Training Log

Starting Strength in the Real World

Barbell Training: All You Need

by Robert Baker | September 14, 2021

locking out a deadlift in a garage

This article is about the bare-bones equipment needs for restoring the health, bone density and strength to new and aspiring Master Athletes, those over 40 years old, using the Starting Strength Method – and anyone else interested in a home gym. If you’re a man or woman 40 or 50 years old, or 60 or 70 plus like I am, and want to become less a worry for your family and get back to life as you once knew it, this article will give you guidance and hope to be a stronger you. People our age need “new food for thought” when it comes to maintaining and regaining or health, bone density and strength. What worked for us when we were young isn’t working anymore. The Starting Strength Method, thankfully, has given us all of the information we need to become stronger and more able-bodied.

Starting Strength: Basic Barbell Training 3rd edition written by Mark Rippetoe is recognized as the best and most useful strength training book on the market. With book sales approaching 750,000 it’s in the hands of people across the U.S. and the globe. I want to strongly recommend a second book for you to buy and read in addition to Starting Strength: The Barbell Prescription: Strength Training for Life after 40, written by Jonathon M. Sullivan and Andy Baker, both of whom are Starting Strength Coaches. This book is written specifically for Masters Athletes, those of us over 40 years old.

Presently there are more than 30 Starting Strength Gyms and affiliate gyms in the U.S. (with many more to come), but one of the criteria for opening a new Starting Strength Gym is a large population base, which leaves many “outlanders” like me with nowhere to train. With the surging popularity of strength training across the U.S. what do we “outlanders” do? We build our own home gym.

I’ve spent the last 25 years or so chasing the newest bodybuilding and strength training fads, listening to the “professionals,” running in the park, joining the “Y” – and none of these things improved my strength. I’ve bought, sold, used, and given away most of the “strength training” impostors you may be thinking about buying, and in many cases at great expense. Fortunately, I started my journey years ago when my body and wallet could afford my many mistakes. This article will give you a clear vision of what you actually need for strength training, through my experience and sometimes costly mistakes, with no frills added. If you’ve been itching to pull the trigger on a Peloton or similar types of aerobic equipment, you’re preparing to spend in excess of $2000, while at the same time missing your target of getting stronger.

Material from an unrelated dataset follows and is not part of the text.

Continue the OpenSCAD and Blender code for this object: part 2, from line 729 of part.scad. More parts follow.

Below is a list of the essential equipment you will need for your strength training journey.

Item 1: One 45lb/20kg, Olympic barbell with a center knurl (the center knurl is important), and please don’t go cheap on your barbell. Spend the money for a good quality barbell, and it will last you a lifetime. There are also lighter barbells for women.

Item 2: A squat rack with 2” hole spacing, two “J” hooks, and four safety pins. You will have to determine the footprint of the squat rack you order based on the area of your home gym. It’s recommended that 4-post squat racks be bolted down to prevent movement. For 6-post squat racks see Item 4 below. Also check your ceiling height when ordering your squat rack.

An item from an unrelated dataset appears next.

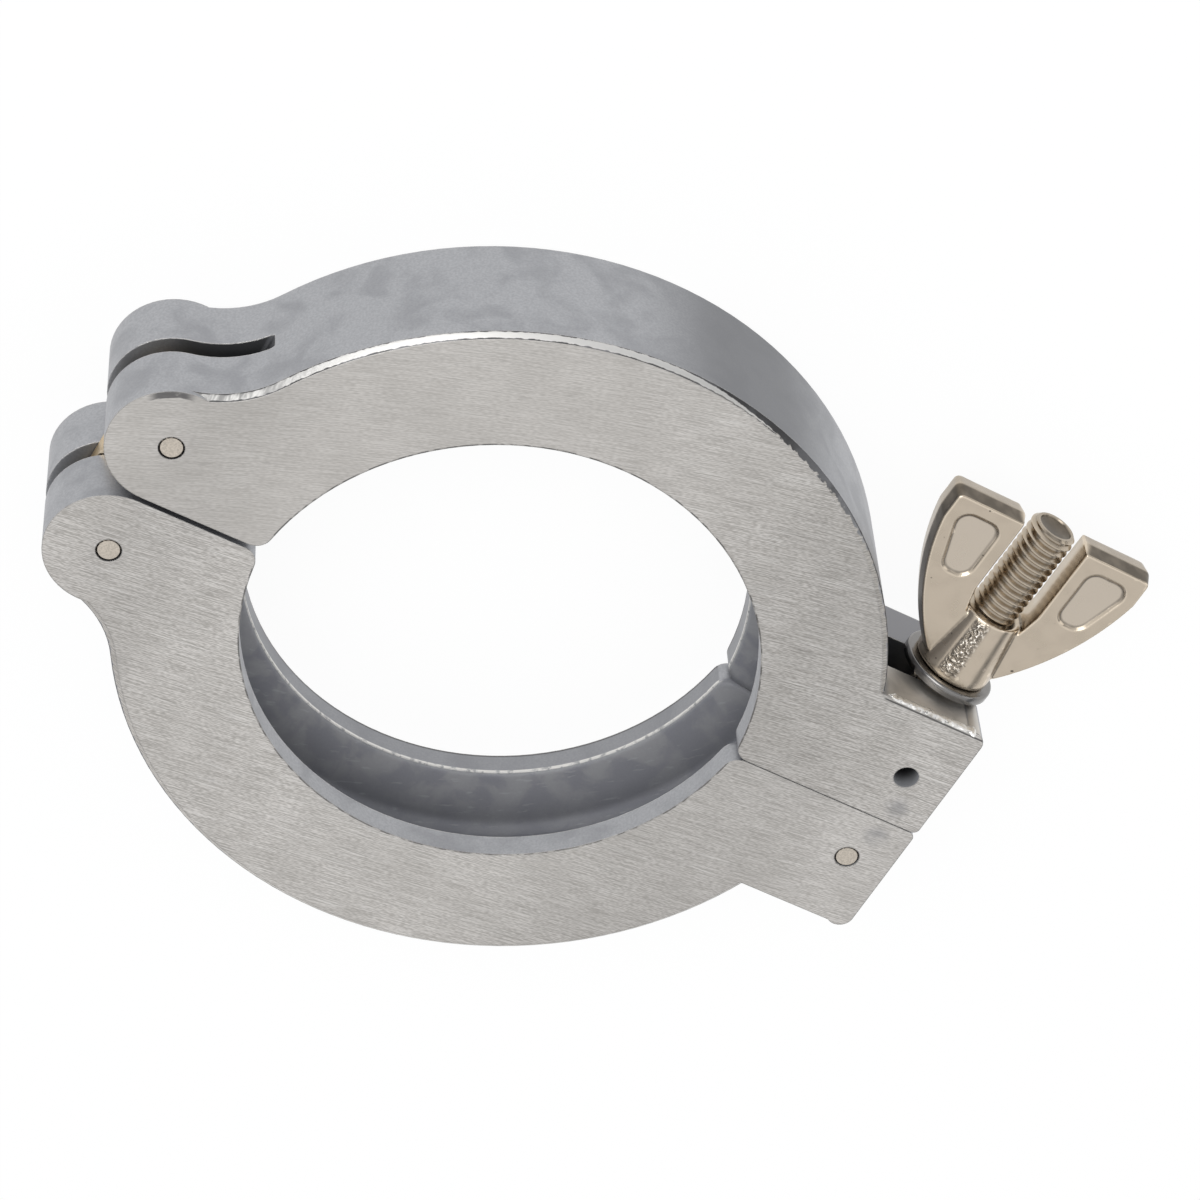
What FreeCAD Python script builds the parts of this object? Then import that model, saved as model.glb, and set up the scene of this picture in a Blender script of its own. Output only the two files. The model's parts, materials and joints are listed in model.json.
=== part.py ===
import FreeCAD, Part
import math
import os

from FreeCAD import Vector

# Hinged clamp that closes on a pair of DN 50 small-flange rims and their centring ring.
# Sizes are in millimetres. The origin is on the ring's axis, in the parting plane, at
# mid-thickness. X runs from the hinge to the closing bolt, Y crosses the parting plane,
# and Z is the axis of the ring. The clamp lies on its back face.

# Ring section, sized from the rim that the groove takes
flange_rim_radius = 37.5
rim_clearance = 1.0
lip_overlap = 6.5
ring_wall = 7.5
ring_thickness = 19.2
lip_thickness = 3.3
flank_angle = 15.0
groove_corner = 1.0
edge_bevel = 0.7

# Both halves have their arcs struck from beyond the parting plane, because they only
# come to a full circle when a flange pair holds them apart.
bore_shift = 2.3
rim_shift = 2.8
bolt_side_gap = 0.1
hinge_side_gap = 0.6
bore_corner = 2.0

# Hinge: one link plate between slotted ears, on two pressed pins
pin_radius = 1.5
pin_recess = 0.35
pin_chamfer = 0.2
hinge_past_ring = 0.1
hinge_offset = 7.8
ear_fillet = 13.0
link_thickness = 2.4
link_side_play = 0.2
link_end_play = 1.7
link_eye_radius = 4.6
slot_corner = 0.5
ear_low_angle = 225.0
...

Item 3: 300 – 350 pounds of round barbell weights. I’m getting by with two pairs of 45s, one pair of 25s, two pairs of 10s, one pair of 5s, one pair of 2 ½, and one set of fractional plates consisting of ¼, ½, ¾, and 1 for a total of 288 pounds. Order additional 45s as you get strong enough to need them.

Item 4: You need storage space for your plates when not in use. Most people are happy with a simple “A Frame” plate rack. It’s the simplest and most cost-effective method. If you have room and the extra money you can buy a “6-post” squat rack with plate storage pins on the rack. This configuration also gives you added weight on your squat rack, making it less likely to move.

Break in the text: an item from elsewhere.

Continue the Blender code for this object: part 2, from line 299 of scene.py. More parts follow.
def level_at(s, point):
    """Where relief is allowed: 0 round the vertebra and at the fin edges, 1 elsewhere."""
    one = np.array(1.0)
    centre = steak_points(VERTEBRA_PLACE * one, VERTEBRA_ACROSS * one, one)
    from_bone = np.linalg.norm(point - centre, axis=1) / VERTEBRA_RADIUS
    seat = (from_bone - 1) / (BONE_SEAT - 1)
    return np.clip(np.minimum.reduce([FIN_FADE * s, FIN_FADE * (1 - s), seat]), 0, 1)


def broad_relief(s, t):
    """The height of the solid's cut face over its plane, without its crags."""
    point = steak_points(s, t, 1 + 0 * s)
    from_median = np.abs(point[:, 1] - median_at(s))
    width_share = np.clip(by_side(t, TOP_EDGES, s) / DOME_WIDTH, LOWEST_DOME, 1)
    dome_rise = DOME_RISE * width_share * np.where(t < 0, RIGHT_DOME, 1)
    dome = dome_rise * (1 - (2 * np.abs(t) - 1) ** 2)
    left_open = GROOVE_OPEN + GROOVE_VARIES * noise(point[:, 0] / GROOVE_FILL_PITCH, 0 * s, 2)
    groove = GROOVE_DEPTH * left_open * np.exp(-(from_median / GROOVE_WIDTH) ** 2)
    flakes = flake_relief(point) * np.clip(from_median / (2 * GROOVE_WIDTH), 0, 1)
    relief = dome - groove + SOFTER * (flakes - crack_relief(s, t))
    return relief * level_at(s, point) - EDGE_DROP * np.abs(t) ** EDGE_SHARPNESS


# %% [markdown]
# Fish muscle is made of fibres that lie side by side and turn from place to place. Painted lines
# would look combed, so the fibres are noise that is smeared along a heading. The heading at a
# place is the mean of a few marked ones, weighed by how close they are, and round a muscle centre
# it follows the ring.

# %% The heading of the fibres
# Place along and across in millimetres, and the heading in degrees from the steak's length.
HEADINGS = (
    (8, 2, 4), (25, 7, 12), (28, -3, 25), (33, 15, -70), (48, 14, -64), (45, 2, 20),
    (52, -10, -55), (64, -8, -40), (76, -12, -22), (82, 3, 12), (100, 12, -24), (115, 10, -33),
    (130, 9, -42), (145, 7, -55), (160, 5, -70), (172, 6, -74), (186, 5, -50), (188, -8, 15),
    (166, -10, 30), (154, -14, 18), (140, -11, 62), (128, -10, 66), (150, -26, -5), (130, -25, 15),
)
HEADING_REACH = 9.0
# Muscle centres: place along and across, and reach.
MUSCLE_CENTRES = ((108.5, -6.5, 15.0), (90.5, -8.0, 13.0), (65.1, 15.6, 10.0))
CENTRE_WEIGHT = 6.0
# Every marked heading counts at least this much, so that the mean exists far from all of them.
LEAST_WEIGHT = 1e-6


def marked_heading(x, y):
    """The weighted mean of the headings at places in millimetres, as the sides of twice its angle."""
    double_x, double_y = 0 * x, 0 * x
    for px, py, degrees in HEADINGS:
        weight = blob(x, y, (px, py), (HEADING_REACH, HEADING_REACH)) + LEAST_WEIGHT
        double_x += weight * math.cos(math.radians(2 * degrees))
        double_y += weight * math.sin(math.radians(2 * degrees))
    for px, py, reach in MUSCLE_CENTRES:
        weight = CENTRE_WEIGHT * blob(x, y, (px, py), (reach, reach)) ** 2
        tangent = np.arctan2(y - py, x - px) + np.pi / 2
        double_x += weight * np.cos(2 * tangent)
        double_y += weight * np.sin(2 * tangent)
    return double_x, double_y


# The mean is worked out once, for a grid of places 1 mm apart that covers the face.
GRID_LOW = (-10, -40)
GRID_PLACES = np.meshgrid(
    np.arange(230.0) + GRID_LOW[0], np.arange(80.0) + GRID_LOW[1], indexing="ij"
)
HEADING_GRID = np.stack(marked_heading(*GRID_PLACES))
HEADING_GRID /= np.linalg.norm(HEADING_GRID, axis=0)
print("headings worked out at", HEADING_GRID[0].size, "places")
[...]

Item 5: A flat bench 17” high, preferably with rollers on the back legs for ease of movement in and out of the squat rack. Go for one with a single center leg on the front of the bench for better foot placement during bench pressing.

Sundry items: A large clock with a sweep-second hand, a 3-inch leather weightlifting belt with a single-pin buckle, one ¾” thick horse stall mat for deadlifting, gymnastic chalk, a workout log book, and one pair of hard sole weightlifting shoes.

Always remember that getting yourself back into shape isn’t a foot race. You don’t have to win – you only have to participate. If you take your health and desire for a stronger and more robust body seriously and use the information in the two books mentioned above, you will see changes in your body and added weight on the bar long before a month has passed.

The big question you'll ask: am I too old start a strength training program at this stage of my life? Having never seen a squat rack or touched a barbell in my life, I was 74 years old when I started buying my equipment. A month before I turned 75 I was lifting weights, light weights I must say, but lifting none the less. That was two years ago and my PRs are still going up. Yes, you can do it too.